12h30 : le vent monte régulièrement maintenant à trente nœuds et la mer est plus formée, les vagues plus hautes. Le pilote ne peut plus tenir le vent arrière. À la barre, on a du mal à contrer les départs au lof. Il est temps de détangonner le génois et de prendre le troisième ris, avant d ’empanner pour reprendre une route plus tranquille au largue : le vent arrière nous avait progressivement éloigné de la route directe.
L’allure est un peu plus confortable : de belles vagues nous secouent régulièrement, mais au moins, nous pouvons nous caler sur un bord. Malgré la voilure réduite (trois ris dans la grand-voile et un tiers du génois), nous filons encore entre six et sept nœuds. Et il arrive régulièrement à la bôme de traîner dans l’eau…
Les vingt-quatre heures suivantes se ressembleront de ce point de vue : vagues de plus de trois mètres aux crêtes blanches et vent autour des trente nœuds. Voir ces masses d’eau arriver par l’arrière et nous dominer avant que le bateau ne se soulève est impressionnant. Kousk Eol marche bien, mais se fait tout de même bien secouer, et nous avec. Qui a bien pu appeler cet endroit la Mer de Corail ? Nous traversons la route nord-sud des cargos qui font la liaison entre l’Asie et l’Australie, ce qui nous oblige à regarder l’AIS4 de plus près.

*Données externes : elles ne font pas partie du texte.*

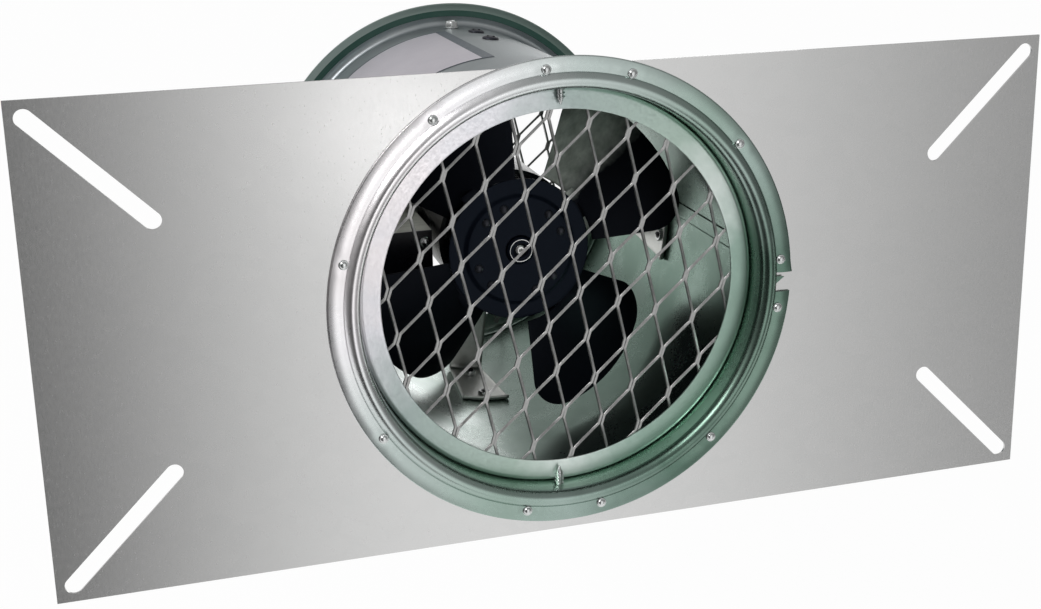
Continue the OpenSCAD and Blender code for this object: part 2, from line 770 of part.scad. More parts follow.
module axial_rod_at(x, z) {
    translate([0, 0, z]) axial_rod(rivet_d / 2 + hole_gap, x, pad_y - 2, pad_y + blade_t + 2);
}

// Thin arched sheet along X whose crown touches y = 0
module cambered_sheet() {
    translate([0, camber_r - blade_t / 2, 0]) rotate([0, 90, 0]) difference() {
        cylinder(r = camber_r, h = tip_r + 10, $fn = 180);
        translate([0, 0, -1]) cylinder(r = camber_r - blade_t, h = tip_r + 12, $fn = 180);
    }
}

module blade_1() { blade(0); }

module blade_2() { blade(1); }

module blade_3() { blade(2); }

module blade_4() { blade(3); }

mounting_plate();
housing_tube();
flange_rivets();
nameplate();
cable_bushing();
front_grille_ring();
front_grille_mesh();
front_grille_screws();
rear_grille_ring();
rear_grille_mesh();
rear_grille_screws();
motor_leg_upper();
motor_leg_left();
motor_leg_lower();
motor_leg_right();
leg_screws();
leg_nuts();
motor_shell();
motor_front_bell();
motor_rear_bell();
stator_core();
stator_coils();
motor_bolts();
motor_nuts();
front_bearing();
rear_bearing();
control_box();
control_box_cover();
control_box_screws();
control_box_rivets();
rotor_core();
motor_shaft();
thrust_washers();
hub_boss();
hub_disc();
hub_set_screw();
blade_1();
blade_2();
blade_3();
blade_4();
blade_rivets();
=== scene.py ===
"""Looks of the crawl space vent fan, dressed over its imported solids.

The pieces are drawn in millimetres until make() scales them. The ground, lamps,
camera and materials are in metres.
"""

import math

import bmesh
import bpy
import numpy as np
from mathutils import Matrix, Vector

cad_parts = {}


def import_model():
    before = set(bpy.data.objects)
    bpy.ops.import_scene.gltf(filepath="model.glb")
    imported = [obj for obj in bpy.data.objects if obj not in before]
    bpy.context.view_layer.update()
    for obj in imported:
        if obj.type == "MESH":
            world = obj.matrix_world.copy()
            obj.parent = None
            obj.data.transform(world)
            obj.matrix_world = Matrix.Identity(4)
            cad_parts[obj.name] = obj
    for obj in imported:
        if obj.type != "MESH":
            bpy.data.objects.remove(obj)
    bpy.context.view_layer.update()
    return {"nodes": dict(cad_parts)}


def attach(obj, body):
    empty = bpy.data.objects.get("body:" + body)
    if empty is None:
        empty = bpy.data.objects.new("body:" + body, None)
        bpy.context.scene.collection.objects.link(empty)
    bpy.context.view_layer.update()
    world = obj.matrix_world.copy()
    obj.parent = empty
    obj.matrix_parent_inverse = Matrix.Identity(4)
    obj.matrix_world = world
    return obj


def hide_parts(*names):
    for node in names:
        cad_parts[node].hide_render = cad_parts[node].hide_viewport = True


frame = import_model()
NODES = frame["nodes"]
PI = math.pi

# Values shared with the solids
FLANGE_R, FLANGE_Y, CROWN = 127.0, -1.8, 0.4
CREASE_R, BEAD_R, BEAD_H, BEND_R = 118.5, 114.5, 2.6, 4.0
TUBE_R, BORE_R, TUBE_T, TUBE_LEN = 111.0, 110.0, 1.0, 273.0
REAR_Y = TUBE_LEN + FLANGE_Y
RIVET_ANGLES = [4, 38, 73, 95, 125, 166, 213, 258, 278, 312, 351]
RIVET_R = 121.0
NOTCH_W = 11.0
SCREW_RECESS, RING_RECESS, MESH_RECESS = 8.5, 10.9, 12.0
SCREW_ANGLES = {"front": (90, 268), "rear": (89, 269)}
RING_OUT, RING_IN, RING_T, SKIRT = 109.7, 97.5, 1.0, 11.0
MESH_R, MESH_T, STRAND_W = 106.7, 1.6, 2.2
MESH_SHORT, MESH_LONG, MESH_LEAN = 22.7, 44.6, -18.0
KNOT, STRAND_OFFSET, STRAND_TILT = 0.125, 0.34, 0.42
STRAND_WIDE, STRAND_DEEP = 0.68, 0.8
HUB_Y, HUB_T, HUB_R, MID_R, HUB_STEP, BOSS_R = 92.0, 1.2, 42.5, 32.0, 1.5, 8.5
BOSS_FACE = HUB_Y - 2.2
PAD_Y, BLADE_T, BLADE_IN, TIP_R = 94.9, 1.2, 43.8, 101.0
BLADE_HALF, CORNER, PITCH, CAMBER_R, BLADE_ANGLE = 30.0, 17.0, 22.0, 130.0, 34.0
PAD_IN, PAD_OUT, PAD_HALF, BLADE_RIVET_R, BLADE_RIVET_Z = 14.8, 46.5, 9.7, 26, 6.5
MOTOR_BACK = 188.0
LEG_Y, LEG_T, LEG_W, FOOT_W, FOOT_LEN, FOOT_R, LIP_H = 188.1, 1.5, 22.0, 30.0, 56.0, 109.7, 3.0
LEG_ANGLE, LEG_IN, LEG_SCREWS = 83.0, 28.9, (12, 50)
BUSH_ANGLE, BUSH_Y, BUSH_HOLE = 188.0, 158.0, 8.6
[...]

Le vent s’oriente un peu plus à l’est, nous écartant un peu plus aussi de la route directe : il est temps de refaire un empannage. L’équipage est bien rodé maintenant : malgré ce qu’on ne pourrait en aucun cas qualifier de doux zéphyr et une mer en harmonie, la manœuvre est effectuée selon les règles en un rien de temps. Bon d’accord : les ténèbres étaient tombées, et on ne voyait pas grand-chose… De plus le frein de bôme est efficace.
Mardi 16 août. Nombreux passages de grains durant la nuit, avec des rafales à quarante nœuds. À l’abri dans le carré sous les rincées, il est rassurant de voir que le pilote fait très bien son boulot. Et comme ça souffle dehors, l’éolienne n’a plus d’excuses pour ne pas charger les batteries et compenser la consommation du pilote.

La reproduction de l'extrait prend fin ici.